• **Instruction**:
Every line from the first one to the line containing "const cutOverrun = 1;" should be echoed exactly; leave out the rest.

— Begin Source material —

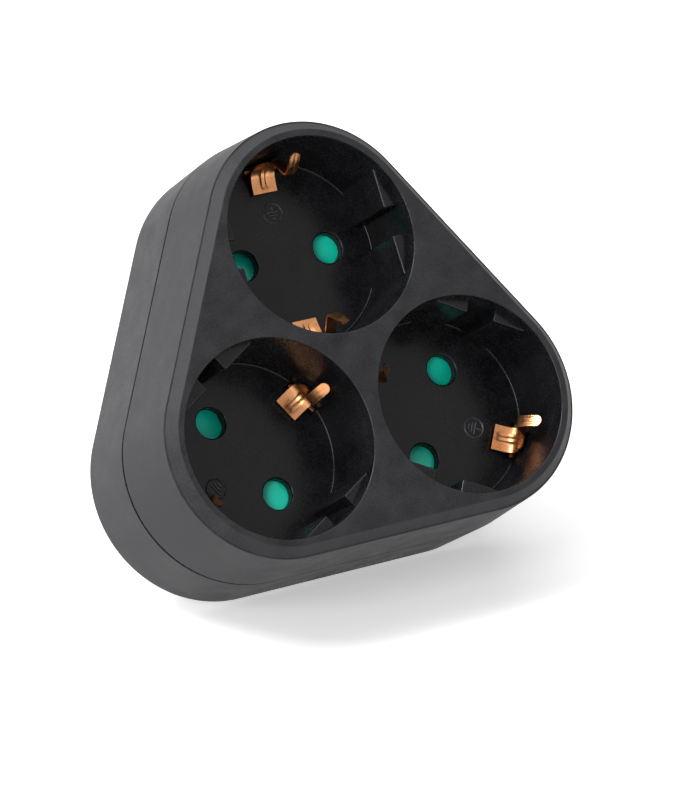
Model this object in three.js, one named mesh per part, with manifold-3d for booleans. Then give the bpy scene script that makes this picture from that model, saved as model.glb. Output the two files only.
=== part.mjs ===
// Triple socket adapter: three earthed two-pin sockets on a rounded triangular casing, and a plug behind.
// Millimetres. The work is laid out with +Z towards the user and z = 0 on the plug's end face.
// The last group turns it upright: the sockets then face -Y, the plug points to +Y and +Z is up.

import * as THREE from 'three';
import { mergeVertices } from 'three/addons/utils/BufferGeometryUtils.js';
import Module from 'manifold-3d';

const wasm = await Module();
wasm.setup();

// Clearances
const gap = 0.3;
const cutOverrun = 1;

// Facets of the largest circles, and of each of the casing's three rounded corners
const wellFacets = 48;
const cornerFacets = 16;

// Sockets
const socketSpread = 24.6;
const wellRimRadius = 19.75;
const wellFloorRadius = 19.1;
const wellDepth = 17;
const wellWall = 1.6;
const floorThickness = 2;
const pinSpacing = 19;
const pinDiameter = 4.8;
const pinLength = 19;
const pinHoleRadius = 3.1;

// Guide lugs at both ends of the pin line of each well
const lugInnerRight = 16.2;
const lugInnerLeft = 16.9;
const lugGap = 5.6;
const lugOuter = 11;
const lugDrop = 2.5;

// Casing
const faceBorder = 1.45;
const shoulderWidth = 1.9;
const shoulderDrop = 2;
const shoulderCornerGrowth = 0.2;
const sideDraft = 0.6;
const cornerDraft = 0.8;
const rearSwell = 0.35;
const rearRound = 1.6;
const caseWall = 2.2;
const faceThickness = 2.2;
const hollowTrim = 3;
const rearWall = 2;
const frontSkirt = 1;
const frontShellDepth = wellDepth + floorThickness + frontSkirt;
const rearShellDepth = 17.9;
const partingGap = 0.5;
const tongueHeight = 1.2;
const tongueThickness = 0.9;
const tongueLip = 1;

// Plug body at the back
const plugLength = 17.3;
const plugRadius = 18.5;
const plugKeyInner = 15.9;
const plugKeyOuter = 10.2;
const plugRibWidth = 4.6;
const plugRibReach = 18;
const plugEarthWidth = 9.5;
const plugEarthFlat = 15.5;
const plugEndWall = 2.6;
const plugWall = 2.4;
const pinBossWall = 2;

// Shutters
const shutterThickness = 1.8;
const shutterRadius = 13.2;
const shutterHalfAngle = 22;
const shutterRamp = 0.9;
const hubRadius = 2.5;
const hubPinRadius = 1.5;
const springRoom = 2.2;
const springWire = 0.25;
const springTurns = 2.5;
const retainerRadius = 15;
const retainerThickness = 1.2;
const retainerPostSpread = 13;
const retainerPostRadius = 1.6;
const retainerPegRadius = 0.8;

// Earth contacts: the arms' place, and the bends of the leaf and the finger on each arm
// as [distance inward from the arm, height over the floor]
const contactThickness = 0.4;
const strapThickness = 0.8;
const strapWidth = 7;
const armInset = 1.1;
const armReach = wellFloorRadius - armInset;
const armRise = 0.2;
const leafOuterEdge = 3.3;
const leafWidth = 5.25;
const leafTabRise = 3;
const leafBends = [[4.8, 0.5], [3.6, 0.7], [2.4, 1], [1.3, 1.5], [0.45, 2.3], [-0.1, 3.3], [-0.35, 4.4]];
const fingerWidth = 2.26;
const fingerBends = [
  [-0.1, -0.5],
  [-0.2, 3],
  [0.5, 4.9],
  [2.4, 6.8],
  [3.6, 8.2],
  [3.3, 9.5],
  [2.2, 11.3],
  [0.7, 13.1],
];
const bendSteps = 16;
const earthArmWidth = 6;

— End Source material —

• **Solution to the problem**:
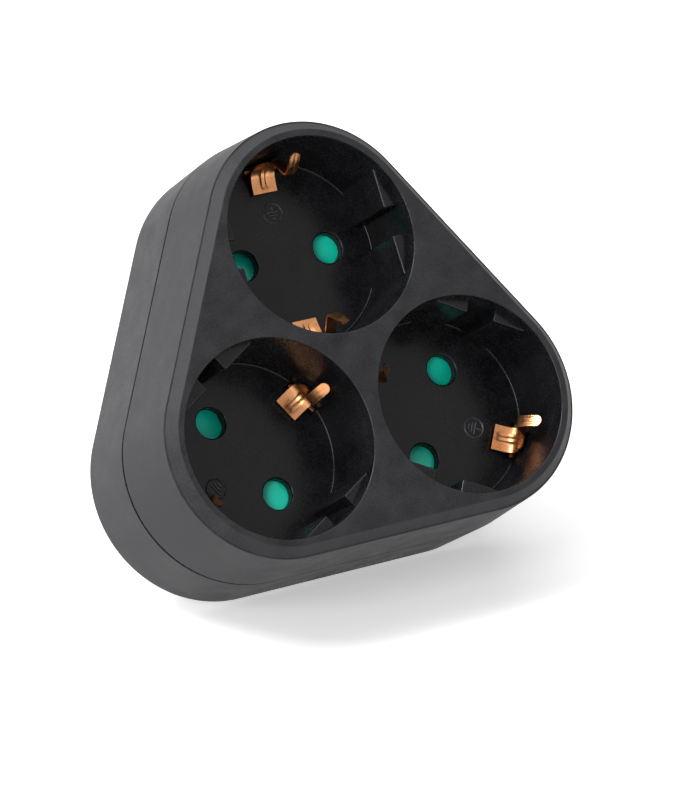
Model this object in three.js, one named mesh per part, with manifold-3d for booleans. Then give the bpy scene script that makes this picture from that model, saved as model.glb. Output the two files only.
=== part.mjs ===
// Triple socket adapter: three earthed two-pin sockets on a rounded triangular casing, and a plug behind.
// Millimetres. The work is laid out with +Z towards the user and z = 0 on the plug's end face.
// The last group turns it upright: the sockets then face -Y, the plug points to +Y and +Z is up.

import * as THREE from 'three';
import { mergeVertices } from 'three/addons/utils/BufferGeometryUtils.js';
import Module from 'manifold-3d';

const wasm = await Module();
wasm.setup();

// Clearances
const gap = 0.3;
const cutOverrun = 1;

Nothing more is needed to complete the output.